Minimize deletions such that no even index Array element is same as next element
Last Updated :
06 Jun, 2022
Given an array arr[], the task is to find the minimum number of deletion operations required such that:
- The newly created array should have an even length.
- arr[i] ≠arr[i+1] for every i where i%2==0.
Examples:
Input: arr[] = {1, 1, 2, 3, 5}
Output: 1
Explanation: Delete the first or second element of the array to satisfy the conditions.
Input: arr[] = {1, 1, 2, 2, 3, 3}
Output: 2
Explanation: Delete first element as the next element is a duplicate and the current index is even.
Need to delete another element from the newly created array because
the size of the newly created array is odd. arr = {1, 2, 2, 3, 3}
Delete the last element to make its length even.
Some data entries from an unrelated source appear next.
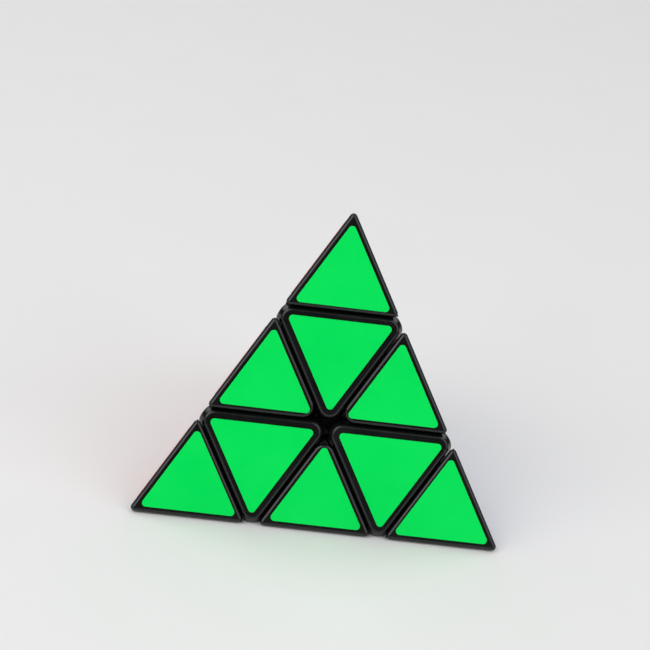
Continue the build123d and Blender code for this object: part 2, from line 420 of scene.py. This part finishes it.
def tip_moulding():
    """A hollow corner pyramid with a split stem."""
    base = (Z * -1, -TIP_BOTTOM)
    faces = [(axis * -1, FACE_DISTANCE) for axis in NEIGHBOUR_AXES]
    hollow = inset(faces, WALL) + [(Z * -1, -AXIAL_TOP)]
    lip_top = PLATE_BOTTOM - LIP_TOP_GAP
    lip_bottom = lip_top - LIP_HEIGHT
    stem = turned(
        [
            (0, STEM_BOTTOM),
            (STEM_RADIUS, STEM_BOTTOM),
            (STEM_RADIUS, lip_bottom - LIP_TAPER),
            (LIP_RADIUS, lip_bottom),
            (LIP_RADIUS, lip_top),
            (STEM_RADIUS, lip_top),
            (STEM_RADIUS, STEM_TOP),
            (0, STEM_TOP),
        ]
    )
    body = less(rounded_solid(faces + [base], RIM_RADIUS), sharp_solid(hollow))
    rib_limits = inset(faces + [base], RIM_RADIUS / 2)
    body = plus(body, *ribs(TIP_RIB_THICKNESS, AXIAL_TOP, STEM_TOP, rib_limits), stem)
    body = less(body, rod(STEM_BORE_RADIUS, STEM_BOTTOM - CUTTER_REACH, STEM_BORE_TOP))
    for turn in SLIT_TURNS:
        spin = Matrix.Rotation(turn, 3, "Z")
        slit = [(spin @ (Y * side), SLIT_WIDTH / 2) for side in (1, -1)]
        slit += [(spin @ (X * side), SLIT_HALF_LENGTH) for side in (1, -1)]
        slit += [(Z, SLIT_TOP), (Z * -1, CUTTER_REACH - STEM_BOTTOM)]
        body = less(body, sharp_solid(slit))
    return body


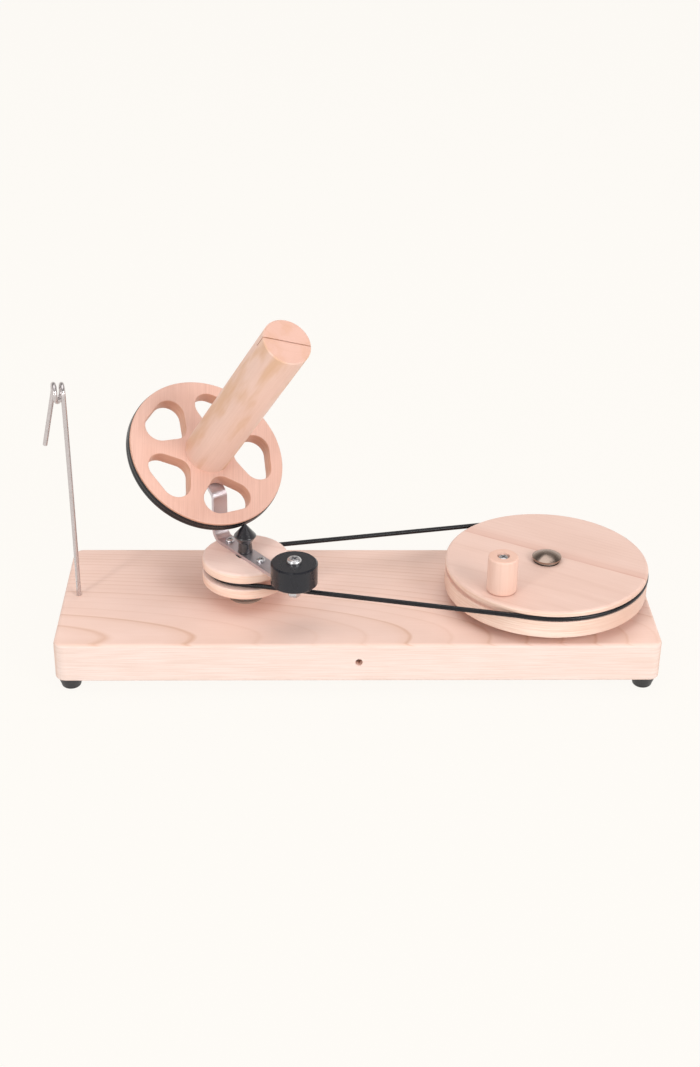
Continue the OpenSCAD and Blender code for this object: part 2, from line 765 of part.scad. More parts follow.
// Pulley
module flyer_pulley() {
    seat_d = bearing_d + 2 * seat_gap;
    color("#dcb892") difference() {
        at_post(pulley_z0) rotate_extrude()
            grooved_outline(pulley_r, pulley_thick, band_z - pulley_z0, pulley_band_r,
                pulley_lip_round, pulley_round, pulley_round);
        at_post() drill(bearing_d - 2 * ring_land, pulley_z0 - past, pulley_top + past);
        at_post() drill(seat_d, pulley_z0 - past, lower_bearing_z + bearing_w);
        at_post() drill(seat_d, upper_bearing_z, pulley_top + past);
        for (side = [-1, 1]) at_arm() translate([side * arm_screw_reach, 0, 0])
            drill(arm_screw_d + 2 * seat_gap, pulley_top - arm_screw_grip - 1, pulley_top + past);
    }
}

module pulley_bearing(z) {
    color("#8f9193") at_post(z) bearing(post_d + 2 * run_gap, bearing_d, bearing_w);
}

module pulley_bearing_upper() { pulley_bearing(upper_bearing_z); }

module pulley_bearing_lower() { pulley_bearing(lower_bearing_z); }

// Winder arm: the bar's outline from the side, one face there and the other back, then its round
// ends and its holes
module arm_outline() {
    plate_end = plate_middle + arm_width * up_slope - arm_thick / 2 * wheel_normal;
    lean = 90 + spindle_tilt;
    bar_end = -weight_reach - arm_width;
    outer_r = arm_lower_bend_r + arm_thick;
    front_r = arm_upper_bend_r + arm_thick;
    polygon(concat([[bar_end, pulley_top]],
        arc_points(lower_bend, outer_r, -90, 0, bend_steps),
        arc_points(upper_bend, arm_upper_bend_r, 180, lean, bend_steps),
        [plate_end, plate_end + arm_thick * wheel_normal],
        arc_points(upper_bend, front_r, lean, 180, bend_steps),
        arc_points(lower_bend, arm_lower_bend_r, 0, -90, bend_steps), [[bar_end, arm_top]]));
}

// What is cut off the bar past a hole's middle to leave its end round
module round_end_cut(z) {
    translate([0, 0, z - past]) difference() {
        translate([0, -arm_width, 0]) cube([2 * arm_width, 2 * arm_width, arm_thick + 2 * past]);
        drill(arm_width + joint_step, -past, arm_thick + 3 * past);
    }
}

module winder_arm() {
    color("#9a9b9c") difference() {
        at_arm() rotate([90, 0, 0]) translate([0, 0, -arm_width / 2])
            linear_extrude(arm_width) arm_outline();
        at_spindle() round_end_cut(-plate_back);
        at_weight() rotate([0, 0, 180]) round_end_cut(pulley_top);
        at_arm() drill(2 * arm_centre_hole_r, pulley_top - past, arm_top + past);
        for (side = [-1, 1]) at_arm() translate([side * arm_screw_reach, 0, 0])
            drill(arm_screw_d + 2 * seat_gap, pulley_top - past, arm_top + past);
        at_weight() drill(weight_bolt_d + 2 * seat_gap, pulley_top - past, arm_top + past);
        at_spindle() drill(post_d + 2 * seat_gap, -plate_back - past, arm_thick - plate_back + past);
    }
}

module arm_screws() {
    color("#bfc0c1") for (side = [-1, 1]) at_arm(arm_top)
        translate([side * arm_screw_reach, 0, 0])
            pan_screw(arm_head_d, arm_head_tall, arm_screw_d, arm_thick + arm_screw_grip);
}

// Counterweight with its bolt
module counterweight() {
    inner_r = weight_d / 2 - weight_chamfer;
    color("#202122") at_weight(arm_top) difference() {
        rotate_extrude() polygon([[0, 0], [inner_r, 0], [weight_d / 2, weight_chamfer],
            [weight_d / 2, weight_tall - weight_chamfer], [inner_r, weight_tall],
            [0, weight_tall]]);
        drill(weight_bolt_d + 2 * seat_gap, -past, weight_tall + past);
    }
}

module weight_screw() {
    color("#c4c6c8") at_weight(arm_top + weight_tall)
        pan_screw(weight_head_d, weight_head_tall, weight_bolt_d,
            weight_tall + arm_thick + weight_nut_tall + thread_past_nut);
}

module weight_nut() {
    color("#b8bab9") at_weight(pulley_top - weight_nut_tall)
        hex_nut(weight_bolt_d, weight_nut_tall, nut_flats(weight_bolt_d));
}

// Spindle's axle: a bolt whose head lies in the core, held in the arm by a nut behind it
module spindle_axle() {
    head_flats = nut_flats(post_d);
    shank_end = spindle_nut_z - thread_past_nut;
    color("#b8bab9") at_spindle() {
        translate([0, 0, axle_head_z]) cylinder(d = head_flats / cos(30), h = axle_head_tall,
            $fn = 6);
        drill(post_d, shank_end, axle_head_z + axle_head_tall / 2);
    }
}

module spindle_ring(outer_d, z0, z1) {
    at_spindle(z0) ring(outer_d, post_d + 2 * seat_gap, z1 - z0);
}

module spindle_inner_sleeve() {
    color("#9c9e9f") spindle_ring(post_d + 2 * ring_land, rear_bearing_z + bearing_w + face_gap,
        front_bearing_z - face_gap);
}

module spindle_rear_sleeve() {
    color("#9c9e9f") spindle_ring(post_d + 2 * ring_land, arm_thick - plate_back,
        rear_bearing_z - face_gap);
}

module spindle_washer() {
    color("#b8bab9") spindle_ring(washer_d(post_d), -plate_back - washer_thick, -plate_back);
}

module spindle_nut() {
    color("#b8bab9") at_spindle(spindle_nut_z)
        hex_nut(post_d, nut_tall(post_d), nut_flats(post_d));
}

// Winding wheel, the tyre in its groove and the core
module window_outline() {
    inner = [window_inner_reach + window_inner_r, 0];
    outer = [window_outer_reach - window_outer_r, window_width / 2 - window_outer_r];
    side = tangent_side(inner, window_inner_r, outer, window_outer_r, 1);
    turn = atan2(side[1], side[0]);
    polygon(concat(
        arc_points(inner, window_inner_r, turn, 360 - turn, window_steps),
        arc_points([outer[0], -outer[1]], window_outer_r, -turn, 0, window_steps),
        arc_points(outer, window_outer_r, 0, turn, window_steps)));
}

// Cross-section of the tyre, with its crown outward, grown by a gap for its groove
module tyre_outline(gap) {
    seat_r = tyre_r - tyre_thick;
    intersection() {
        translate([seat_r - gap, -tyre_width / 2 - gap])
            square([tyre_thick + 2 * gap, tyre_width + 2 * gap]);
        translate([tyre_r - tyre_crown_r, 0]) circle(tyre_crown_r + gap);
    }
}

module winding_wheel() {
    seat_r = tyre_r - tyre_thick - seat_gap;
    groove_w = tyre_width + 2 * seat_gap;
    color("#dab48e") at_spindle() difference() {
        translate([0, 0, -winding_wheel_thick])
            turned_disc(winding_wheel_d / 2, winding_wheel_thick, winding_round, winding_round);
        translate([0, 0, -winding_wheel_thick / 2 - groove_w / 2])
            ring(winding_wheel_d + 2 * past, 2 * seat_r, groove_w);
        for (i = [0 : window_count - 1]) rotate([0, 0, window_angle + i * 360 / window_count])
            translate([0, 0, -winding_wheel_thick - past])
                linear_extrude(winding_wheel_thick + 2 * past) window_outline();
        drill(bearing_d + 2 * seat_gap, -winding_wheel_thick - past, past);
    }
}

module winding_tyre() {
    color("#171717") at_spindle(-winding_wheel_thick / 2) rotate_extrude() tyre_outline(0);
}

module spindle_core() {
    color("#d9b181") at_spindle() difference() {
        rotate_extrude() polygon([[0, 0], [core_d / 2, 0], [core_d / 2, core_len - core_chamfer],
            [core_d / 2 - core_chamfer, core_len], [0, core_len]]);
        drill(bearing_d + 2 * seat_gap, -past, front_bearing_z + bearing_w);
        drill(axle_head_bore_d, 0, core_bore_end);
        rotate([0, 0, slit_angle]) translate([-core_d, -slit_w / 2, core_len - slit_depth])
            cube([2 * core_d, slit_w, slit_depth + past]);
    }
}

module spindle_bearing(z) {
    color("#8f9193") at_spindle(z) bearing(post_d + 2 * run_gap, bearing_d, bearing_w);
}

module spindle_bearing_rear() { spindle_bearing(rear_bearing_z); }

module spindle_bearing_front() { spindle_bearing(front_bearing_z); }

base_board();
rubber_foot_1();
rubber_foot_2();
rubber_foot_3();
rubber_foot_4();
foot_screws();
yarn_guide();
axle_bolt();
axle_top_washer();
axle_top_shim();
axle_sleeve();
axle_lower_shim();
axle_lock_nut();
axle_board_washer();
axle_recess_washer();
axle_recess_nut();
flyer_post();
post_inner_sleeve();
post_lower_sleeve();
post_lock_nut();
post_board_washer();
post_recess_washer();
post_recess_nut();
fixed_cone();
drive_band();
drive_wheel();
drive_bearing_upper();
drive_bearing_lower();
knob_screw();
knob_washer();
knob_nut();
crank_knob();
flyer_pulley();
pulley_bearing_upper();
pulley_bearing_lower();
winder_arm();
arm_screws();
counterweight();
weight_screw();
weight_nut();
spindle_axle();
spindle_inner_sleeve();
spindle_rear_sleeve();
spindle_washer();
spindle_nut();
winding_wheel();
winding_tyre();
spindle_core();
spindle_bearing_rear();
spindle_bearing_front();
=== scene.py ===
import json
import math

import bmesh
import bpy
from mathutils import Matrix, Vector


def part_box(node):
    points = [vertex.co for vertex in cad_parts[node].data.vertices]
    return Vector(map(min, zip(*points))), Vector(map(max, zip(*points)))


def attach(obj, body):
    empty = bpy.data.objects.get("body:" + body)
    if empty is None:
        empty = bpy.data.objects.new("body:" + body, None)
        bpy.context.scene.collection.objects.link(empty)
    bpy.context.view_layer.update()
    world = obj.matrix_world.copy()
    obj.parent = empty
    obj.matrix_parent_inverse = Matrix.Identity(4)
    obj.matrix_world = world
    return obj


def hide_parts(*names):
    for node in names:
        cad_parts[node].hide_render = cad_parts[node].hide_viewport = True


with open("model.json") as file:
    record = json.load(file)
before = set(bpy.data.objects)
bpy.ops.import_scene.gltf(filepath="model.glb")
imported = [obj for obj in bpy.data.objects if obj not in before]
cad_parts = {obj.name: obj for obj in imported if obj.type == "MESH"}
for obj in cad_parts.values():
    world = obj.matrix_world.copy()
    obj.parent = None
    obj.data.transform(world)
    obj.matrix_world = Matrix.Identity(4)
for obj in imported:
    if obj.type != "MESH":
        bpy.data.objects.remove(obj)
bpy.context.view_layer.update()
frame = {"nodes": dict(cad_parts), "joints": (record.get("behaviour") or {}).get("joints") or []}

MM = 0.001
NODES = frame["nodes"]
JOINTS = {joint["name"]: joint for joint in frame["joints"]}


# Directions and places that the frame gives
def joint_place(name):
    return Vector(JOINTS[name]["pos_m"])


UP = Vector((0, 0, 1))
ALONG = Vector((1, 0, 0))
BACK = Vector((0, 1, 0))
drive_axis = joint_place("drive_spin")
knob_axis = joint_place("knob_spin")
post_axis = joint_place("flyer_spin")
spindle_place = joint_place("spindle_spin")
spindle_axis = Vector(JOINTS["spindle_spin"]["axis"]).normalized()
arm_out = Vector((spindle_place.x - post_axis.x, spindle_place.y - post_axis.y, 0)).normalized()
wheel_across = UP.cross(spindle_axis).normalized()
wheel_up_slope = spindle_axis.cross(wheel_across)
board_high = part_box("base_board")[1]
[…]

So the total number of operations is 2.
Approach: The general idea to solve this problem is to:
Maximize the number of elements in the newly created array and keep on checking if any even index element has the same value as the one just next to it.
The above idea can be implemented using a stack to generate the new array. Follow the steps mentioned below to implement the above observation:
- Create a stack of pairs to store the elements and the index of the element in the new array.
- Iterate over the array arr[] from i = 0 to N-1:
- If the index of the topmost element of the stack is odd, then push the current element along with its index in the new array in the stack.
- Otherwise, check if the value of arr[i] and the topmost element are the same.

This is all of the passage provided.